I have battled with weight problems for most of my life. I had huge success several years ago but have found myself back in the “weight gain” cycle again! Well, dang it, I’m tired of this and I AM READY TO FACE THE MUSIC!!!

I know exactly where my pitfalls are but I fall into them every time. I’m at the point now where it’s now or never … do or die … go or no go. It is truly D-day for my unwanted pounds. There’s no point in putting off what I can do today for tomorrow – right? It just gets harder as I get older and there is no excuse for eating poorly, over-eating and not exercising. I am my most valuable asset and it’s time I started acting like it!

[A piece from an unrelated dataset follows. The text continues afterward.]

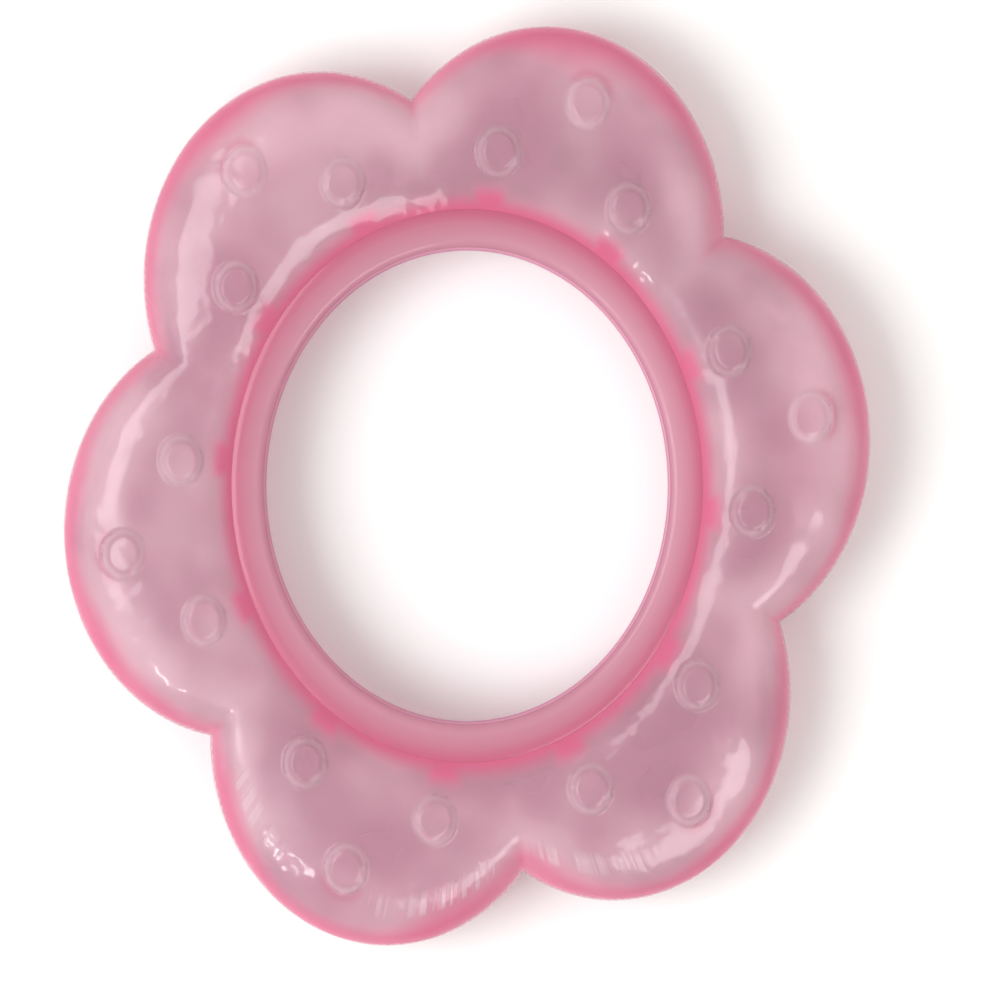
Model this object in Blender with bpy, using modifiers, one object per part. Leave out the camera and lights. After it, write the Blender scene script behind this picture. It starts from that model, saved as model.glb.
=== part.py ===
"""A water-filled teething ring in the shape of an oval six-petalled flower.

Two soft moulded shells meet on a flat parting plane. They trap a band that lines the
finger hole, and they hold the water. The band's keys sit in pockets of the shells. The
water goes in through a port in the back shell, which a small plug closes.

The flower is drawn round, and the empty "oval" narrows it along Y. So the plan's sizes
are those along X. The ring lies flat: +Z is the front, z = 0 is the plane of the back
buttons, and the oval is longest along X. Sizes are in metres.
"""

import math

import bmesh
import bpy
from mathutils import Matrix, Vector

# Outline
PETALS = 6
OVAL = 0.853  # width of the oval over its length
PETAL_TURN = math.radians(-20.35)  # from the oval's length to the first petal's axis
TIP_RADIUS = 0.0500  # ring centre to petal tip
PETAL_RADIUS = 0.0218  # round outline of one petal
HOLE_RADIUS = 0.0247  # finger hole, at the bead
BAND_WIDTH = 0.0043  # inner ring, from the bead to its outer wall

# Section
THICKNESS = 0.0130  # over the buttons of both faces
BUTTON_RISE = 0.0005  # buttons over the highest point of a petal
WALL = 0.0016  # shell wall
LAND = 0.0006  # straight stretch of the wall beside the parting plane
FULLNESS = 3.0  # power of the petals' section: 2 is an ellipse, more is fuller
SHOULDER = 0.0045  # rounding from the inner wall up to the petal
CREASE_LENGTH = 0.0050  # the crease between two petals fades out over this
VALLEY_BLEND = math.radians(8.0)  # half-width of the soft valley that follows it
GAP = 0.00035  # between neighbouring pieces

# Buttons
BUTTON_RADIUS = 0.0026
BUTTON_EDGE = 0.0005
BUTTON_ROOT = 0.0045  # height of a button's buried end over the parting plane
INNER_BUTTONS = (0.0352, math.radians(14.0))  # distance, and angle each side of the petal's axis
OUTER_BUTTON = 0.0428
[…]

With that being said, I vow this day to never look back and to press forward and stay on task because my life, both in terms of longevity and quality, is at stake! I am looking to my readers/followers to help hold me accountable and to encourage me as I travel this road to better health and well-being. Today is the beginning, the dawning of a new day … VIVA LA REVOLUCION!!!

Conquering fears …

Hurray … One fear down, ten thousand to go! I had my annual eye exam on 1/11/10 and the doctor, Dr. Cargus, and I always have a discussion about my getting contacts. Well, for those of you who do not know, I DON’T DO EYES!!! I can’t stand to see other people touch their eye and the thought of touching my eye makes me blink profusely and my eyes begin to water. Dr. Cargus became aware of my fear last year when we were having our usual conversation and she began to demonstrate the “technique” on her eye. Let’s just say, there was some squealing and some eye closing and this was not from Dr. Cargus. Mind you, my eye was not being touched. I was simply looking at someone touch their eye! Even as a child I can remember being chased around the playground by those kids who liked to flip their eyes inside-out … why?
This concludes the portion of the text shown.